Biraz arşiv taraması biraz hafıza zorlaması derken hatırladım. Haziran 1997 idi. Ekonomiyi izliyordum. Maliye konularına hâkimdim. Özellikle "denk bütçe" hedefi doğrultusunda rakamları yakından biliyordum. Hükümet, bütçeyi sıkı tutuyordu. "Askerler istisnaydı." Ama buna rağmen bambaşka hava yayılıyordu.
Kuzey Irak'ta askeri helikopter düşmüş, 11 şehit verilmişti. O sırada tuhaf bir tartışma başlatılmıştı. Silahlı Kuvvetler'in ödenek ihtiyacının karşılanmadığı, terörle mücadelenin aksayacağı iddia ediliyordu.
Haziranın ilk haftasında Başbakanlık'ta "Ödenek Zirvesi" düzenlendi. Merhum Başbakan Necmettin Erbakan'ın başkanlığındaki toplantıda dönemin Maliye Bakanı Abdüllatif Şener, masanın karşı tarafında da Genelkurmay 2. Başkanı Org. Çevik Bir vardı. Toplantının bitiminde Şener'le konuşmak istedim. Mümkün olmadı. Gazetecilik heyecanı ile arabaya atladığım gibi ondan önce Maliye Bakanlığı binasına vardım. Beklemeye başladım. Şener, beni iyi tanıyordu ama biraz soğuk karşıladı. "Sayın bakanım bir sorum var" dedim. Şaşırtıcı şekilde, "Gel, yukarıda konuşalım" diyerek makamına davet etti.
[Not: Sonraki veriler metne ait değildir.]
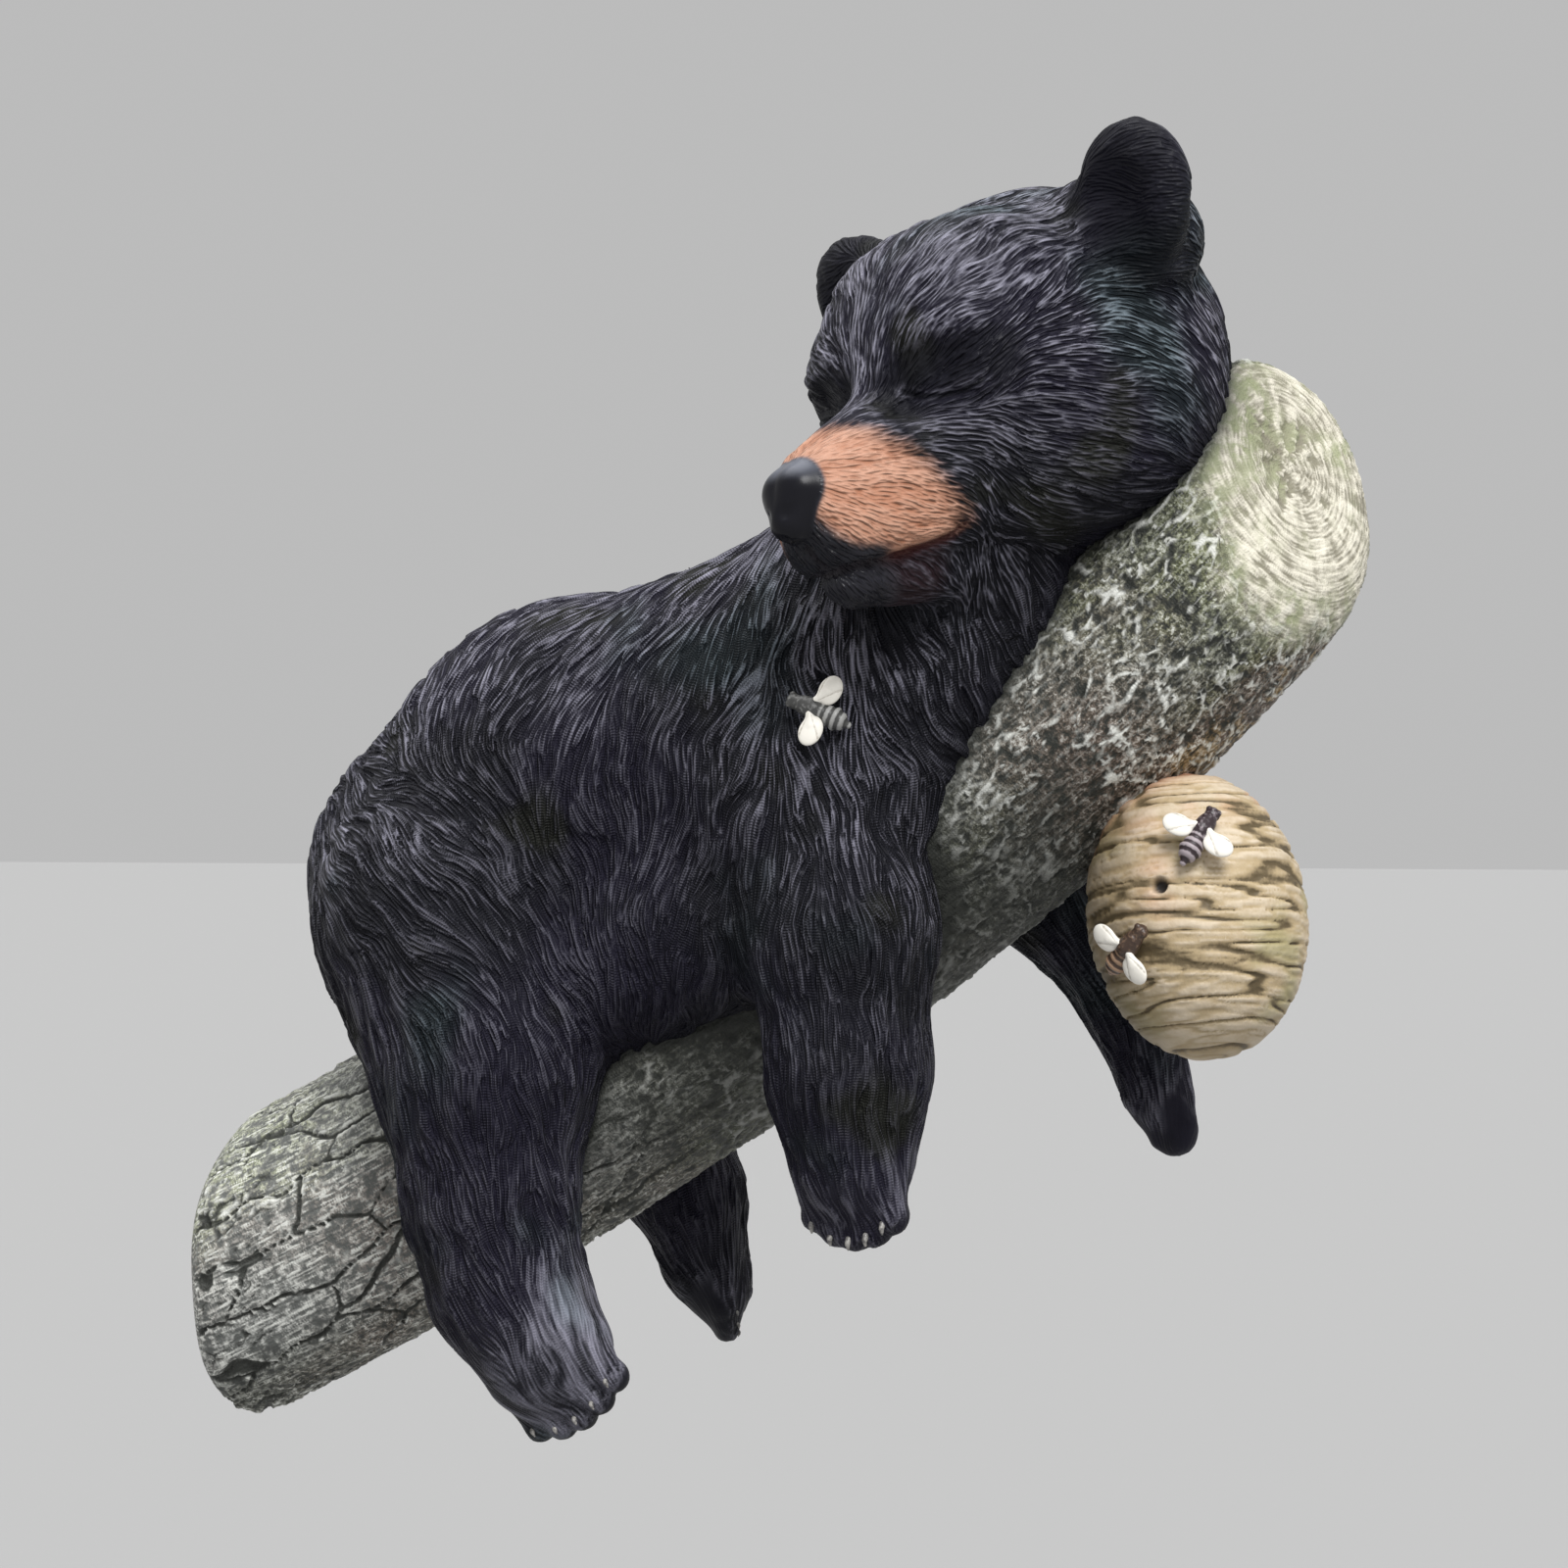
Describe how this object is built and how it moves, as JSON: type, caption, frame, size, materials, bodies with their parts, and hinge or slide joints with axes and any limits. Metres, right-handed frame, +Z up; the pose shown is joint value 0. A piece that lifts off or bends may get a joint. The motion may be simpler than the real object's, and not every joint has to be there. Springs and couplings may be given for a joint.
{
  "type": "bear cub on branch ornament",
  "caption": "Painted resin bear cub asleep over a sloping branch, with a hanging beehive and small bees; the branch has a flat mounting face.",
  "frame": {"origin": "centre of the branch's flat mounting face at its lower end", "axes": "+Z up; the mounting face looks along -X and the branch rises towards +X; the cub's face looks towards -Y"},
  "size_m": [0.3009, 0.163, 0.3266],
  "materials": {
    "fur": "painted resin, near black, dry-brushed grey on the raised strands",
    "bark": "painted resin, grey bark with white raised edges, dark cracks and green moss",
    "hive": "painted resin, straw with brown grooves",
    "bee_body": "painted resin, dark brown and grey bands",
    "bee_wing": "painted resin, white"
  },
  "bodies": {
    "root": {"cub_on_branch": "fur", "bee_chest": "bee_body", "bee_hive_top": "bee_body", "bee_hive_side": "bee_body"}
  },
  "joints": []
}
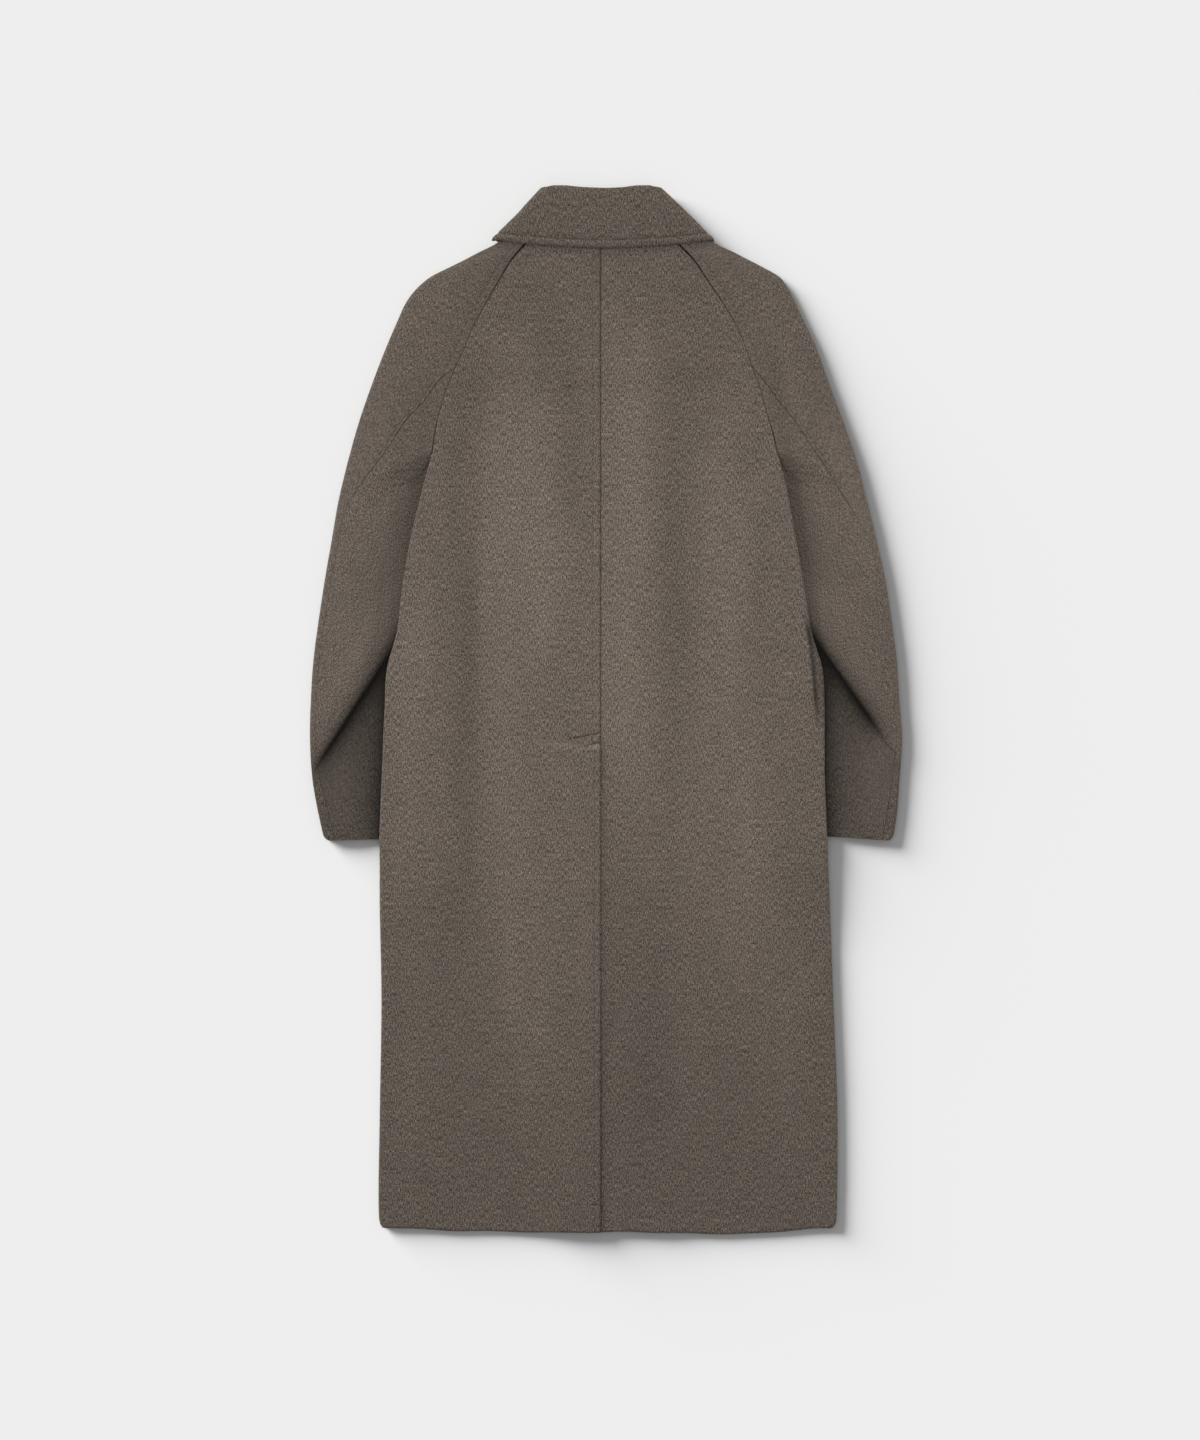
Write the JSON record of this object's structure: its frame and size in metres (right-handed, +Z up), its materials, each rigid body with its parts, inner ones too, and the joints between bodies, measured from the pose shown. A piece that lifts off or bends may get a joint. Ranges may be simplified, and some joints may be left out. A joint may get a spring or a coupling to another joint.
{
  "type": "balmacaan coat, laid flat",
  "caption": "Long raglan-sleeve balmacaan coat in taupe milled wool, laid flat back side up, with a turn-down collar, centre back seam and back vent.",
  "frame": {"origin": "bottom centre of the box of the laid coat, on the surface it lies on", "axes": "+Y from the hem to the collar, +Z up from the surface, +X to the wearer's right"},
  "size_m": [0.6816, 1.203, 0.016],
  "materials": {
    "body_cloth": "milled wool, matt",
    "sleeve_cloth": "milled wool, matt",
    "collar_cloth": "milled wool, matt"
  },
  "bodies": {
    "root": {"back_left": "body_cloth", "back_right": "body_cloth", "front_left": "body_cloth", "front_right": "body_cloth", "sleeve_left_upper": "sleeve_cloth", "sleeve_left_under": "sleeve_cloth", "sleeve_right_upper": "sleeve_cloth", "sleeve_right_under": "sleeve_cloth", "collar": "collar_cloth"}
  },
  "joints": []
}
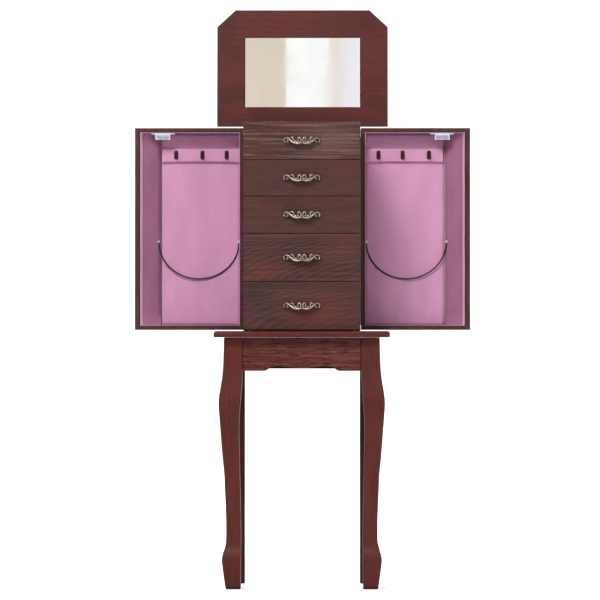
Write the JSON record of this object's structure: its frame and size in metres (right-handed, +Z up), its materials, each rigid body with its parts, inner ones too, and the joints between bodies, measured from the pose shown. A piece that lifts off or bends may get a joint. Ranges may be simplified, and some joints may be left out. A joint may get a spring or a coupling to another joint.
{
  "type": "jewellery chest with drawers",
  "caption": "Jewellery chest on cabriole-style legs with a mirrored lift-up lid, stacked drawers and swing-out side doors with necklace hooks.",
  "frame": {"origin": "on the floor under the middle of the bounding box at rest, with lid and doors open", "axes": "+Z up, +X to the right as seen from the front, -Y towards the user and the drawer fronts"},
  "size_m": [0.6474, 0.2918, 1.1057],
  "materials": {
    "mahogany": "satin lacquered reddish brown wood with open oak-like grain",
    "carcass_wood": "satin lacquered reddish brown wood",
    "drawer_wood": "satin lacquered brown wood with reddish streaks",
    "lined_box": "stained wood outside, pink velvet lining inside",
    "velvet_board": "pink short-pile velvet over board",
    "velvet_pad": "pink short-pile velvet over foam",
    "mirror_glass": "silvered plate glass",
    "antique_brass": "antiqued brass with dark recesses",
    "dark_bronze": "dark bronzed",
    "hinge_brass": "brass plated",
    "steel": "plated steel",
    "catch_plastic": "white moulded plastic",
    "black_cord": "black elastic cord"
  },
  "bodies": {
    "cabinet": {"base_top": "mahogany", "leg_front_left": "mahogany", "leg_front_right": "mahogany", "leg_rear_left": "mahogany", "leg_rear_right": "mahogany", "apron_front": "mahogany", "apron_rear": "mahogany", "apron_left": "mahogany", "apron_right": "mahogany", "side_panel_left": "carcass_wood", "side_panel_right": "carcass_wood", "back_panel": "carcass_wood", "shelf_1": "carcass_wood", "shelf_2": "carcass_wood", "shelf_3": "carcass_wood", "shelf_4": "carcass_wood", "tray_floor": "carcass_wood", "top_tray": "velvet_board", "ring_roll_cushion": "velvet_pad", "lid_hinge_fixed_leaf": "hinge_brass", "door_hinge_fixed_leaf_left": "hinge_brass", "door_hinge_fixed_leaf_right": "hinge_brass", "strike_plate_left": "steel", "strike_plate_right": "steel"},
    "lid": {"lid_board": "mahogany", "mirror": "mirror_glass", "lid_hinge_moving_leaf": "hinge_brass"},
    "left_door": {"door_frame_left": "mahogany", "door_panel_left": "mahogany", "hook_rail_left": "velvet_board", "hook_left_1": "dark_bronze", "hook_left_2": "dark_bronze", "hook_left_3": "dark_bronze", "catch_left": "catch_plastic", "necklace_cord_left": "black_cord", "door_hinge_moving_leaf_left": "hinge_brass"},
    "right_door": {"door_frame_right": "mahogany", "door_panel_right": "mahogany", "hook_rail_right": "velvet_board", "hook_right_1": "dark_bronze", "hook_right_2": "dark_bronze", "hook_right_3": "dark_bronze", "catch_right": "catch_plastic", "necklace_cord_right": "black_cord", "door_hinge_moving_leaf_right": "hinge_brass"},
    "drawer_1": {"drawer_front_1": "drawer_wood", "drawer_box_1": "lined_box", "handle_1": "antique_brass"},
    "drawer_2": {"drawer_front_2": "drawer_wood", "drawer_box_2": "lined_box", "handle_2": "antique_brass"},
    "drawer_3": {"drawer_front_3": "drawer_wood", "drawer_box_3": "lined_box", "handle_3": "antique_brass"},
    "drawer_4": {"drawer_front_4": "drawer_wood", "drawer_box_4": "lined_box", "handle_4": "antique_brass"},
    "drawer_5": {"drawer_front_5": "drawer_wood", "drawer_box_5": "lined_box", "handle_5": "antique_brass"}
  },
  "joints": [
    {"name": "lid_hinge", "type": "hinge", "parent": "cabinet", "child": "lid", "pos_m": [0, 0.09863, 0.87725], "axis": [1, 0, 0], "range_deg": [0, 94]},
    {"name": "left_door_hinge", "type": "hinge", "parent": "cabinet", "child": "left_door", "pos_m": [-0.11025, 0.09863, 0.678], "axis": [0, 0, 1], "range_deg": [-15, 90]},
    {"name": "right_door_hinge", "type": "hinge", "parent": "cabinet", "child": "right_door", "pos_m": [0.11025, 0.09863, 0.678], "axis": [0, 0, 1], "range_deg": [-90, 15]},
    {"name": "drawer_1_slide", "type": "slide", "parent": "cabinet", "child": "drawer_1", "axis": [0, -1, 0], "range_m": [0, 0.15]},
    {"name": "drawer_2_slide", "type": "slide", "parent": "cabinet", "child": "drawer_2", "axis": [0, -1, 0], "range_m": [0, 0.15]},
    {"name": "drawer_3_slide", "type": "slide", "parent": "cabinet", "child": "drawer_3", "axis": [0, -1, 0], "range_m": [0, 0.15]},
    {"name": "drawer_4_slide", "type": "slide", "parent": "cabinet", "child": "drawer_4", "axis": [0, -1, 0], "range_m": [0, 0.15]},
    {"name": "drawer_5_slide", "type": "slide", "parent": "cabinet", "child": "drawer_5", "axis": [0, -1, 0], "range_m": [0, 0.15]}
  ]
}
Eşsiz bir fırsattı. Odasına girdik. Koltuğuna oturdu. Basın müşavirini çağırttı. Sonra arkasına yaslandı. Sigara yaktı. Derin derin içine çekti. "Sor bakalım" dedi. "Askerin istediği ek ödenek ne kadar?" diye sordum. Sessiz kaldı. Ben, "52 trilyon lira civarında olduğu doğru mu?" diye üsteledim. Şener, gergin bir yüz ifadesi takındı ve dedi ki...
"Kardeşim seni tanıyorum. İşini ciddi yapıyorsun. Sana güveniyorum ama bu ortamda gazetene güvenip nasıl söyleyeyim?"
Doğrusu şaşırmıştım. Şener, beni kişisel olarak ayrıştırmasına rağmen kurumsal tutuma karşı net duruş sergilemişti. İznini isteyip ayrıldım. Ertesi gün Meclis'te karşılaştık. Yanıma geldi, gönlümü aldı. "Yanlış anlama seninle ilgili değil, mesele başka!" dedi.